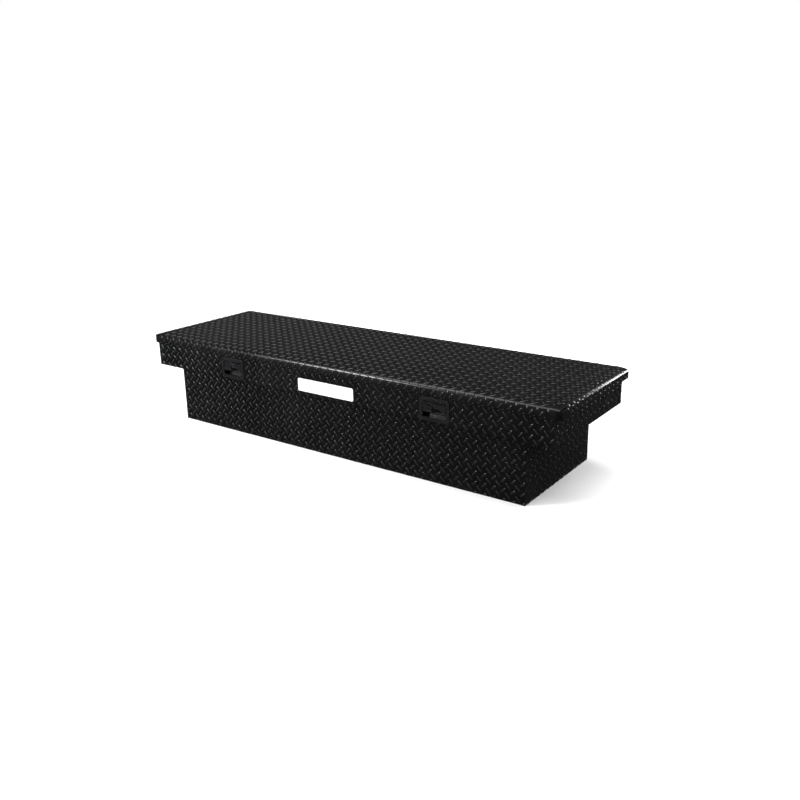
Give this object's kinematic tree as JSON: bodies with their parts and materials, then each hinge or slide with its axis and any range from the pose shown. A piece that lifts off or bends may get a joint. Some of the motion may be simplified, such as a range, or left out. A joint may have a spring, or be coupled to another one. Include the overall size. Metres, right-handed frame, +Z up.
{
  "type": "crossover truck tool box",
  "caption": "Crossover pickup tool box in black tread plate: stepped tub with saddle wings, single hinged lid on gas struts, paddle latches.",
  "frame": {"origin": "floor plane, at the centre of the whole box's footprint", "axes": "+X along the box towards the right wing as seen from the latch side, -Y towards the latches, +Z up"},
  "size_m": [1.78, 0.526, 0.346],
  "materials": {
    "tread_plate": "semi-gloss black powder coat over aluminium tread plate",
    "pan_sheet": "semi-gloss black powder coat on plain aluminium sheet",
    "seal_rubber": "black foam rubber",
    "label_plate": "white enamel on a plain plate, left blank",
    "hinge_steel": "stainless piano hinge, coated black with the box",
    "rivet_alloy": "painted round-head rivets",
    "bracket_zinc": "zinc-plated pressed steel",
    "pin_steel": "bright steel",
    "strut_paint": "gloss black paint on steel tube",
    "rod_chrome": "hard chrome",
    "socket_plastic": "black nylon",
    "latch_black": "gloss black powder coat on pressed and cast steel",
    "lock_chrome": "black-chromed zinc lock"
  },
  "bodies": {
    "tub": {"front_panel": "tread_plate", "rear_panel": "tread_plate", "floor_pan": "tread_plate", "left_end": "tread_plate", "right_end": "tread_plate", "weather_seal": "seal_rubber", "nameplate": "label_plate", "hinge_leaf_tub": "hinge_steel", "hinge_pin": "hinge_steel", "hinge_rivets_tub": "rivet_alloy", "left_strut_tub_bracket": "bracket_zinc", "right_strut_tub_bracket": "bracket_zinc", "strut_rivets_tub": "rivet_alloy", "left_latch_dish": "latch_black", "right_latch_dish": "latch_black", "left_latch_gasket": "seal_rubber", "right_latch_gasket": "seal_rubber", "latch_nuts": "pin_steel", "left_paddle_pin": "pin_steel", "right_paddle_pin": "pin_steel", "left_latch_frame": "bracket_zinc", "right_latch_frame": "bracket_zinc", "left_catch_pin": "pin_steel", "right_catch_pin": "pin_steel", "left_catch_spring": "pin_steel", "right_catch_spring": "pin_steel"},
    "lid": {"lid_skin": "tread_plate", "lid_inner_pan": "pan_sheet", "lid_stiffeners": "pan_sheet", "hinge_leaf_lid": "hinge_steel", "hinge_rivets_lid": "rivet_alloy", "left_strut_lid_bracket": "bracket_zinc", "right_strut_lid_bracket": "bracket_zinc", "strut_rivets_lid": "rivet_alloy", "left_striker": "bracket_zinc", "right_striker": "bracket_zinc", "left_striker_plate": "bracket_zinc", "right_striker_plate": "bracket_zinc", "striker_rivets": "rivet_alloy"},
    "left_tube": {"left_strut_tube": "strut_paint", "left_tube_socket": "socket_plastic"},
    "left_rod": {"left_strut_rod": "rod_chrome", "left_rod_socket": "socket_plastic"},
    "left_paddle_body": {"left_paddle": "latch_black", "left_paddle_spring": "pin_steel"},
    "left_lock": {"left_lock_barrel": "lock_chrome", "left_lock_cam": "lock_chrome"},
    "left_catch_body": {"left_catch": "bracket_zinc"},
    "right_tube": {"right_strut_tube": "strut_paint", "right_tube_socket": "socket_plastic"},
    "right_rod": {"right_strut_rod": "rod_chrome", "right_rod_socket": "socket_plastic"},
    "right_paddle_body": {"right_paddle": "latch_black", "right_paddle_spring": "pin_steel"},
    "right_lock": {"right_lock_barrel": "lock_chrome", "right_lock_cam": "lock_chrome"},
    "right_catch_body": {"right_catch": "bracket_zinc"}
  },
  "joints": [
    {"name": "lid_hinge", "type": "hinge", "parent": "tub", "child": "lid", "pos_m": [0, 0.26, 0.3274], "axis": [-1, 0, 0], "range_deg": [0, 75]},
    {"name": "left_tube_pivot", "type": "hinge", "parent": "tub", "child": "left_tube", "pos_m": [-0.749, 0.2153, 0.1171], "axis": [-1, 0, 0], "range_deg": [0, 37.5]},
    {"name": "left_rod_pivot", "type": "hinge", "parent": "lid", "child": "left_rod", "pos_m": [-0.749, 0.04709, 0.29748], "axis": [1, 0, 0], "range_deg": [0, 37.5]},
    {"name": "right_tube_pivot", "type": "hinge", "parent": "tub", "child": "right_tube", "pos_m": [0.749, 0.2153, 0.1171], "axis": [-1, 0, 0], "range_deg": [0, 37.5]},
    {"name": "right_rod_pivot", "type": "hinge", "parent": "lid", "child": "right_rod", "pos_m": [0.749, 0.04709, 0.29748], "axis": [1, 0, 0], "range_deg": [0, 37.5]},
    {"name": "left_paddle_pull", "type": "hinge", "parent": "tub", "child": "left_paddle_body", "pos_m": [-0.452, -0.25, 0.2823], "axis": [-1, 0, 0], "range_deg": [0, 22], "stiffness_Nm_per_rad": 0.6, "springref_deg": -17.19},
    {"name": "left_lock_turn", "type": "hinge", "parent": "left_paddle_body", "child": "left_lock", "pos_m": [-0.452, -0.25, 0.2603], "axis": [0, 1, 0], "range_deg": [0, 90]},
    {"name": "left_catch_swing", "type": "hinge", "parent": "tub", "child": "left_catch_body", "pos_m": [-0.452, -0.2088, 0.2758], "axis": [1, 0, 0], "range_deg": [0, 22]},
    {"name": "right_paddle_pull", "type": "hinge", "parent": "tub", "child": "right_paddle_body", "pos_m": [0.452, -0.25, 0.2823], "axis": [-1, 0, 0], "range_deg": [0, 22], "stiffness_Nm_per_rad": 0.6, "springref_deg": -17.19},
    {"name": "right_lock_turn", "type": "hinge", "parent": "right_paddle_body", "child": "right_lock", "pos_m": [0.452, -0.25, 0.2603], "axis": [0, 1, 0], "range_deg": [0, 90]},
    {"name": "right_catch_swing", "type": "hinge", "parent": "tub", "child": "right_catch_body", "pos_m": [0.452, -0.2088, 0.2758], "axis": [1, 0, 0], "range_deg": [0, 22]}
  ],
  "couplings": [
    {"joint": "left_tube_pivot", "follows": "lid_hinge", "ratio": 0.5},
    {"joint": "left_rod_pivot", "follows": "lid_hinge", "ratio": 0.5},
    {"joint": "right_tube_pivot", "follows": "lid_hinge", "ratio": 0.5},
    {"joint": "right_rod_pivot", "follows": "lid_hinge", "ratio": 0.5},
    {"joint": "left_catch_swing", "follows": "left_paddle_pull", "ratio": 1},
    {"joint": "right_catch_swing", "follows": "right_paddle_pull", "ratio": 1}
  ]
}
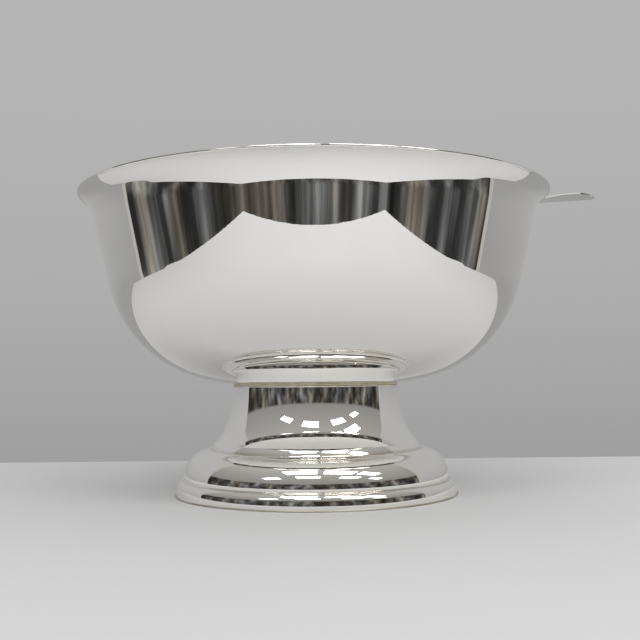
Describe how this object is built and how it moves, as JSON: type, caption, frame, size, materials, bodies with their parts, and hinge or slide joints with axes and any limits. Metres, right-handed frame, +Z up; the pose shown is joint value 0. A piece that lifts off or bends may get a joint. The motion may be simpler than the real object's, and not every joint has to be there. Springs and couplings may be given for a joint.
{
  "type": "punch bowl",
  "caption": "Mirror-polished pedestal punch bowl with a flared, wired lip, a stepped round foot joined through a cream gasket, and a loose serving ladle.",
  "frame": {"origin": "on the bowl's axis, level with the table that the foot stands on", "axes": "+Z up along the bowl's axis; +X towards the side where the ladle's handle crosses the rim, which is 15 degrees from +X towards +Y"},
  "size_m": [0.4424, 0.381, 0.2544],
  "materials": {
    "silver_plate": "mirror-polished silver plate",
    "brass": "plain turned and stamped brass, unplated",
    "gasket_rubber": "matte cream rubber"
  },
  "bodies": {
    "foot": {"pedestal_neck": "silver_plate", "foot_dome": "silver_plate", "base_ring": "silver_plate", "bridge_plate": "brass", "seat_gasket": "gasket_rubber"},
    "bowl": {"bowl_shell": "silver_plate", "rim_wire": "silver_plate", "stud_plate": "brass", "threaded_stud": "brass"},
    "washer": {"flat_washer": "brass"},
    "nut": {"wing_nut": "brass"},
    "ladle": {"ladle_bowl": "silver_plate", "ladle_handle": "silver_plate"}
  },
  "joints": [
    {"name": "bowl_lift", "type": "slide", "parent": "foot", "child": "bowl", "axis": [0, 0, 1], "range_m": [0, 0.1]},
    {"name": "ladle_lift", "type": "slide", "parent": "bowl", "child": "ladle", "axis": [0, 0, 1], "range_m": [0, 0.2]},
    {"name": "nut_travel", "type": "slide", "parent": "foot", "child": "washer", "axis": [0, 0, -1], "range_m": [0, 0.016]},
    {"name": "nut_turn", "type": "hinge", "parent": "washer", "child": "nut", "pos_m": [0, 0, 0.0695], "axis": [0, 0, 1], "range_deg": [0, 4600]}
  ],
  "couplings": [
    {"joint": "nut_travel", "follows": "nut_turn", "m_per_rad": 0.00019894}
  ]
}
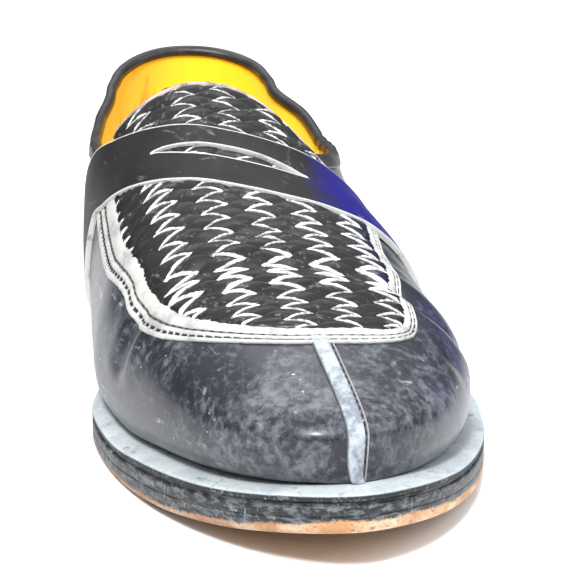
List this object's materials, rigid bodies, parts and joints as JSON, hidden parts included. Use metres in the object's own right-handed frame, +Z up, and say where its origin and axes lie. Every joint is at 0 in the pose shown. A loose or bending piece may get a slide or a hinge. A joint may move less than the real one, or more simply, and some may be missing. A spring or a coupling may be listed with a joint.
{
  "type": "loafer",
  "caption": "Worn black leather penny loafer for the left foot, with a woven apron and tongue, a slotted saddle, a leather sole and a low stacked heel.",
  "frame": {"origin": "centre of the shoe's box on the ground", "axes": "+Z up from the ground, -Y toward the toe, +X toward the outer side of a left foot"},
  "size_m": [0.1142, 0.3, 0.0952],
  "materials": {
    "black_leather": "worn satin with pale scuffs",
    "saddle_leather": "satin with pale raw edges",
    "woven_leather": "satin with pale raw edges",
    "welt_leather": "scuffed matt grey",
    "sole_leather": "blacked edge, worn to tan at the bottom",
    "heel_leather": "blacked stacked leather",
    "heel_rubber": "matt",
    "yellow_lining": "soft matt lining"
  },
  "bodies": {
    "root": {"outsole": "sole_leather", "welt": "welt_leather", "heel": "heel_leather", "top_lift": "heel_rubber", "insole": "yellow_lining", "upper": "black_leather", "saddle": "saddle_leather", "tongue": "woven_leather"}
  },
  "joints": []
}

◆ ◆ ◆

**What to produce:**
Gather every line containing the word "handed" and copy it.

**Expected answer:**
Give this object's kinematic tree as JSON: bodies with their parts and materials, then each hinge or slide with its axis and any range from the pose shown. A piece that lifts off or bends may get a joint. Some of the motion may be simplified, such as a range, or left out. A joint may have a spring, or be coupled to another one. Include the overall size. Metres, right-handed frame, +Z up.
Describe how this object is built and how it moves, as JSON: type, caption, frame, size, materials, bodies with their parts, and hinge or slide joints with axes and any limits. Metres, right-handed frame, +Z up; the pose shown is joint value 0. A piece that lifts off or bends may get a joint. The motion may be simpler than the real object's, and not every joint has to be there. Springs and couplings may be given for a joint.
List this object's materials, rigid bodies, parts and joints as JSON, hidden parts included. Use metres in the object's own right-handed frame, +Z up, and say where its origin and axes lie. Every joint is at 0 in the pose shown. A loose or bending piece may get a slide or a hinge. A joint may move less than the real one, or more simply, and some may be missing. A spring or a coupling may be listed with a joint.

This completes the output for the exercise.